(begin)

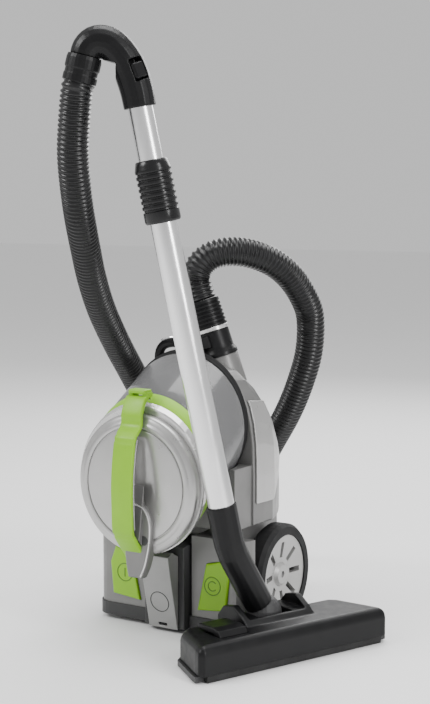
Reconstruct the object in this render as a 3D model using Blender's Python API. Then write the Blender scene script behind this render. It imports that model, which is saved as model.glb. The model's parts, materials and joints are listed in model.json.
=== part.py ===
"""Bagless canister vacuum cleaner with dust cup, hose, telescopic wand and floor head.

Metres, +Z up. The canister's front faces -Y and its symmetry plane is parallel to Y.
Canister pieces are laid out from a point on the floor below the nose, wand pieces along
the wand's own axis, and floor head pieces from the floor below the head's neck.
"""
import math

import bmesh
import bpy
from mathutils import Matrix, Vector

# ------------------------------------------------------------------ driving dimensions
GAP = 0.0003             # clearance between pieces that touch
RUN = 0.0005             # clearance round a turning or sliding piece
WALL = 0.0025            # moulded wall

NOSE_POINT = (-0.0715, -0.0334, 0.0)  # floor point below the nose

BODY_HALF = 0.102        # half width of the upper casing
BODY_REAR = 0.232        # rear face of the casing
BASE_HALF = 0.114        # half width of the base at its front legs
BASE_FRONT = 0.015       # front face of the legs
BASE_BOTTOM = 0.006      # floor clearance of the base
BASE_TOP = 0.138         # seam between base and casing
BAND_HEIGHT = 0.0165     # dark band round the foot of the legs
BAND_THICK = 0.0018
LEG_TOP = 0.126          # top of the legs, under the dust cup

WHEEL_R = 0.066
WHEEL_WIDTH = 0.026
WHEEL_Y = 0.110
WHEEL_OUT = 0.1165       # outer face of the wheel
AXLE_R = 0.004

NOSE_HALF = 0.0215
CASTER_R = 0.0125
CASTER_TRAIL = 0.007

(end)

§ Set problem: Please print exactly what appears from the first line of the data through the line with "NOSE_POINT = (-0.0715, -0.0334, 0.0)", including both of those lines and nothing past them.

§ Answer in full:
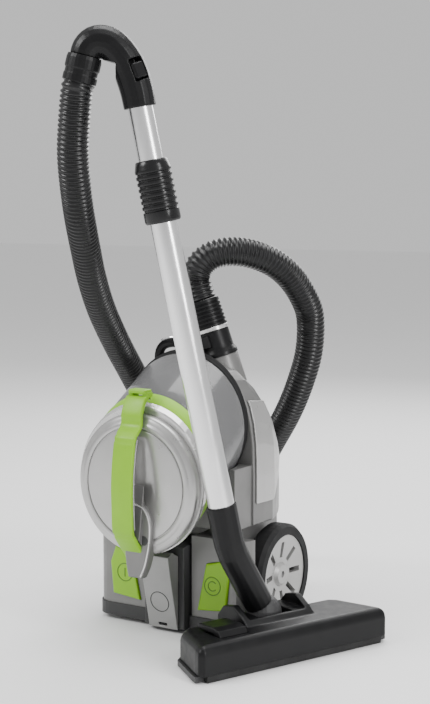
Reconstruct the object in this render as a 3D model using Blender's Python API. Then write the Blender scene script behind this render. It imports that model, which is saved as model.glb. The model's parts, materials and joints are listed in model.json.
=== part.py ===
"""Bagless canister vacuum cleaner with dust cup, hose, telescopic wand and floor head.

Metres, +Z up. The canister's front faces -Y and its symmetry plane is parallel to Y.
Canister pieces are laid out from a point on the floor below the nose, wand pieces along
the wand's own axis, and floor head pieces from the floor below the head's neck.
"""
import math

import bmesh
import bpy
from mathutils import Matrix, Vector

# ------------------------------------------------------------------ driving dimensions
GAP = 0.0003             # clearance between pieces that touch
RUN = 0.0005             # clearance round a turning or sliding piece
WALL = 0.0025            # moulded wall

NOSE_POINT = (-0.0715, -0.0334, 0.0)  # floor point below the nose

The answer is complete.